┌──
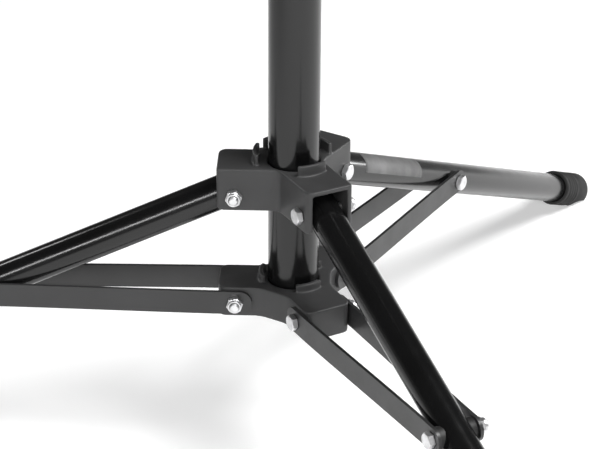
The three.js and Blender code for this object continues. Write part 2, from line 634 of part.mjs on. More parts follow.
function buildWinch() {
  add(stand, 'winch_frame', makeWinchFrame(), BAR_PAINT);
  add(stand, 'winch_clamp', makeWinchClamp(), BAR_PAINT);
  const drum = groupAt(stand, DRUM_X, 0, DRUM.z);
  add(drum, 'winch_drum', makeDrum(), STEEL);
  add(drum, 'drum_gear', makeDrumGear(), STEEL);
  const axle = join(solid(alongY(rod(6, -FRAME.half - 5, FRAME.half + 5))),
    solid(alongY(hexagon(17, -FRAME.half - 6, -FRAME.half - GAP))));
  add(drum, 'drum_axle', axle, ZINC);
  const woundHalf = DRUM.halfWidth - GAP;
  const wound = ring(DRUM.core + GAP, DRUM.wound - ROPE.r - GAP, -woundHalf, woundHalf, ROUND.medium);
  add(drum, 'rope_winding', alongY(wound), STEEL);

  const crank = groupAt(stand, PINION_X, 0, PINION_Z);
  add(crank, 'pinion_shaft', makePinionShaft(), STEEL);
  add(crank, 'crank_arm', makeCrankArm(), BAR_PAINT);
  add(crank, 'crank_grip', makeCrankGrip(), KNOB);
  add(groupAt(stand, PAWL.x, 0, PAWL.z), 'winch_pawl', makePawl(), ZINC);
}

// ---- crossbar -------------------------------------------------------------------------------
function makeCrossbar() {
  const { side, wall, half, bottom } = BAR;
  const outer = solid(block(-half, half, -side / 2, side / 2, bottom, bottom + side));
  const across = side / 2 - wall;
  const inside = solid(block(-half - 1, half + 1, -across, across, bottom + wall, bottom + side - wall));
  return cut(outer, inside);
}

function makeEndCap(direction) {
  const { side, wall, half, bottom, cap } = BAR;
  const inner = side / 2 - wall - GAP;
  const middle = bottom + side / 2;
  const lid = block(half + GAP, half + cap, -side / 2, side / 2, bottom, bottom + side);
  const spigot = block(half - 18, half + 1, -inner, inner, middle - inner, middle + inner);
  const body = join(solid(lid), solid(spigot));
  return direction > 0 ? body : body.mirror([1, 0, 0]);
}

function makeSocket() {
  const { r, bottom, floor, plate: thick, length, lip, lipTall } = SOCKET;
  const sleeve = turned([[TOP_TUBE.r + GAP, bottom], [r, bottom], [r, floor + 1], [0, floor + 1],
    [0, floor - GAP], [TOP_TUBE.r + GAP, floor - GAP], [TOP_TUBE.r + GAP, bottom]]);
  const seat = BAR.side / 2 + GAP;
  const base = solid(block(-length / 2, length / 2, -seat - lip, seat + lip, floor, floor + thick));
  const lips = [seat, -seat - lip].map((y) =>
    solid(block(-length / 2, length / 2, y, y + lip, floor + 1, floor + thick + lipTall)));
  return join(solid(sleeve), base, ...lips);
}

function buildCrossbar() {
  add(stand, 'crossbar', makeCrossbar(), BAR_PAINT);
  add(stand, 'crossbar_socket', makeSocket(), CAST_BLACK);
  add(stand, 'bar_cap_right', makeEndCap(1), NYLON);
  add(stand, 'bar_cap_left', makeEndCap(-1), NYLON);
}

// ---- rope -----------------------------------------------------------------------------------
function buildRope() {
  add(stand, 'rope_outer_run', makeOuterRope(), STEEL);
  const anchor = MIDDLE_TUBE.bottom + 20 + GAP;
  add(stand, 'rope_inner_run', rod(ROPE.r, anchor, SHEAVE.z - GAP, 8).translate(ROPE.x, 0, 0), STEEL);
}

buildBase();
buildMast();
buildWinch();
buildCrossbar();
buildRope();

export default stand;
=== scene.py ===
"""Looks for the crank lighting stand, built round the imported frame. Sizes are millimetres."""
import json
from math import acos, asin, atan2, cos, hypot, pi, radians, sin, sqrt, tan

import bmesh
import bpy
from mathutils import Matrix, Vector


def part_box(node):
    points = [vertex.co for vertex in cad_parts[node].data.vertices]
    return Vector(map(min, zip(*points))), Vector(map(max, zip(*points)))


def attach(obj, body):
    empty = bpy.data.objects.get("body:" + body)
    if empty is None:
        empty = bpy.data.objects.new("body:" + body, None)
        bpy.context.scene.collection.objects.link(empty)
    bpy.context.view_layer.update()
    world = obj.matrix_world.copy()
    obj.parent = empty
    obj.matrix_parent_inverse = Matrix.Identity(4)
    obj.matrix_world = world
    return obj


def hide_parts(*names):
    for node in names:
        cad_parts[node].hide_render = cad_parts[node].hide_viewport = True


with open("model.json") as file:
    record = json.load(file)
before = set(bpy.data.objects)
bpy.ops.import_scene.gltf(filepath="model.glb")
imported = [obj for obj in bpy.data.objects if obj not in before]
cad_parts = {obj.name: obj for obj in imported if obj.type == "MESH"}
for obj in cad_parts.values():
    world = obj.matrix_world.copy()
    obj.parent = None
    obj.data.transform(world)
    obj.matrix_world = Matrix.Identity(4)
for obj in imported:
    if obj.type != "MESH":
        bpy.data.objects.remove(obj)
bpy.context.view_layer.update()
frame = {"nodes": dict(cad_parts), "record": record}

# ---- what the frame says ----------------------------------------------------------------------
BEHAVIOUR = frame["record"]["behaviour"]
JOINT = {j["name"]: j for j in BEHAVIOUR["joints"]}
SLOTS = {s["node"]: s["material_slot"] for s in frame["record"]["subparts"]}
GAP = 0.3


def low(node):
    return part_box(node)[0] * 1000


def high(node):
    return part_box(node)[1] * 1000


def joint_at(name):
    return Vector(JOINT[name]["pos_m"]) * 1000


ARMS = {}
for arm_name in ("front_right", "rear_right", "left"):
    at = joint_at(f"leg_fold_{arm_name}")
    ARMS[arm_name] = atan2(at.y, at.x)

MAST_R = high("mast_lower_tube").y
MIDDLE_R = high("middle_tube").y
TOP_R = high("top_tube").y
LEG_PIVOT = Vector((joint_at("leg_fold_left").xy.length, 0, joint_at("leg_fold_left").z))
BRACE_PIVOT = Vector((joint_at("brace_fold_left").xy.length, 0, joint_at("brace_fold_left").z))
SHEAVE = joint_at("sheave_turn")
DRUM = joint_at("drum_turn")
PINION = joint_at("crank_turn")
PAWL = joint_at("pawl_lift")

# ---- driving dimensions of the shapes that the frame doesn't spell out ------------------------
LEG = {"r": 15, "wall": 1.5, "slope": radians(24.7), "inner": -14, "outer": 570, "bolt_at": 244,
       "boot_from": 535, "boot_to": 597, "boot_r": 18.5}
BRACE = {"height": 22, "thick": 3, "hub_face": 22.5, "leg_face": 18.2, "inner_end": 15, "outer_end": 12,
         "flat_at_hub": 20, "flat_at_leg": 16}
LEG_HUB = {"half": 21.5, "end": 66.5, "corners": (9, 3), "web": 12.41, "top": 281.5, "bottom": 241.6,
           "bore": 22.8, "channel": 16.5, "channel_from": 30, "roof": 4.5, "lower_corner": 5,
           "boss_r": 9, "boss_end": 38, "boss_z": 262}
BRACE_HUB = {"half": 22.2, "end": 66, "corners": (9, 9), "web": 28.4, "top": 166, "bottom": 137.4,
             "bore": 22.8, "wall": 5, "pocket_from": 28}
SCREW_HOLE = 4.3
CREASE = 6
LEG_CROWN = {"out": 36, "in": 32.6, "height": 10, "spans": ((-83, -37), (24, 142), (157, 203))}
BRACE_CROWN = {"out": 31, "in": 26.6, "height": 7.5, "spans": ((-84, -36), (36, 84), (156, 204))}
BOLT = {"r": 4, "flats": 13, "head": 5.3, "nut": 8, "end": 2.2}


def leg_frame():
    return Matrix.Translation(LEG_PIVOT) @ Matrix.Rotation(LEG["slope"], 4, "Y")


LEG_BOLT = leg_frame() @ Vector((LEG["bolt_at"], 0, 0))
BRACE_RUN = LEG_BOLT - BRACE_PIVOT
BRACE_LENGTH = BRACE_RUN.length
BRACE_SLOPE = atan2(BRACE_RUN.z, BRACE_RUN.x)


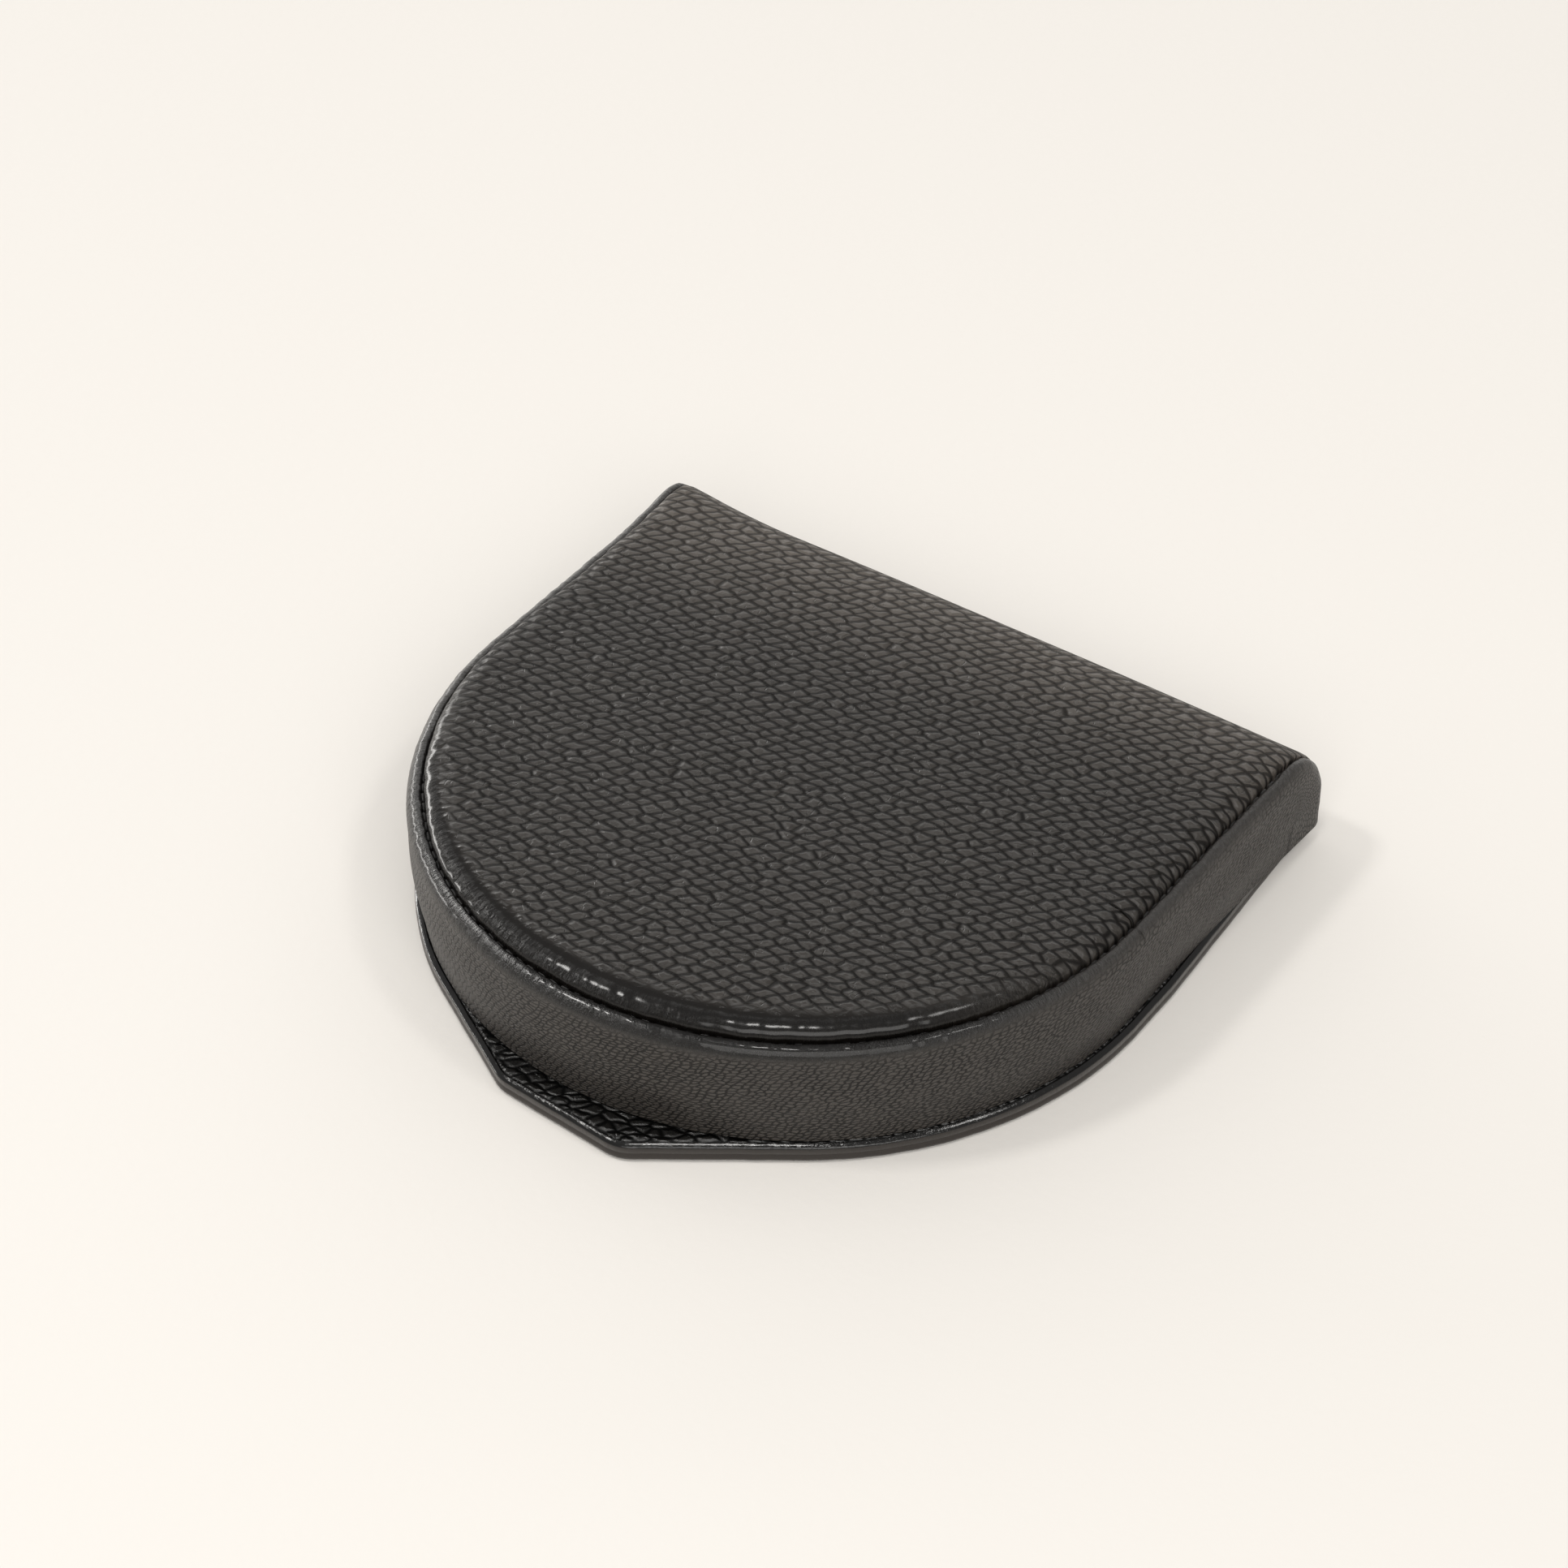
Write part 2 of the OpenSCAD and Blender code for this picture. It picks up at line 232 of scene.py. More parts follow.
└──
> Set task
Look above for the line containing "zip(*points))), Vector(map(max, zip(*points)))". Output from there through the line containing "ARMS[arm_name] = atan2(at.y, at.x)", exactly and inclusively.

> Correct response
    return Vector(map(min, zip(*points))), Vector(map(max, zip(*points)))


def attach(obj, body):
    empty = bpy.data.objects.get("body:" + body)
    if empty is None:
        empty = bpy.data.objects.new("body:" + body, None)
        bpy.context.scene.collection.objects.link(empty)
    bpy.context.view_layer.update()
    world = obj.matrix_world.copy()
    obj.parent = empty
    obj.matrix_parent_inverse = Matrix.Identity(4)
    obj.matrix_world = world
    return obj


def hide_parts(*names):
    for node in names:
        cad_parts[node].hide_render = cad_parts[node].hide_viewport = True


with open("model.json") as file:
    record = json.load(file)
before = set(bpy.data.objects)
bpy.ops.import_scene.gltf(filepath="model.glb")
imported = [obj for obj in bpy.data.objects if obj not in before]
cad_parts = {obj.name: obj for obj in imported if obj.type == "MESH"}
for obj in cad_parts.values():
    world = obj.matrix_world.copy()
    obj.parent = None
    obj.data.transform(world)
    obj.matrix_world = Matrix.Identity(4)
for obj in imported:
    if obj.type != "MESH":
        bpy.data.objects.remove(obj)
bpy.context.view_layer.update()
frame = {"nodes": dict(cad_parts), "record": record}

# ---- what the frame says ----------------------------------------------------------------------
BEHAVIOUR = frame["record"]["behaviour"]
JOINT = {j["name"]: j for j in BEHAVIOUR["joints"]}
SLOTS = {s["node"]: s["material_slot"] for s in frame["record"]["subparts"]}
GAP = 0.3


def low(node):
    return part_box(node)[0] * 1000


def high(node):
    return part_box(node)[1] * 1000


def joint_at(name):
    return Vector(JOINT[name]["pos_m"]) * 1000


ARMS = {}
for arm_name in ("front_right", "rear_right", "left"):
    at = joint_at(f"leg_fold_{arm_name}")
    ARMS[arm_name] = atan2(at.y, at.x)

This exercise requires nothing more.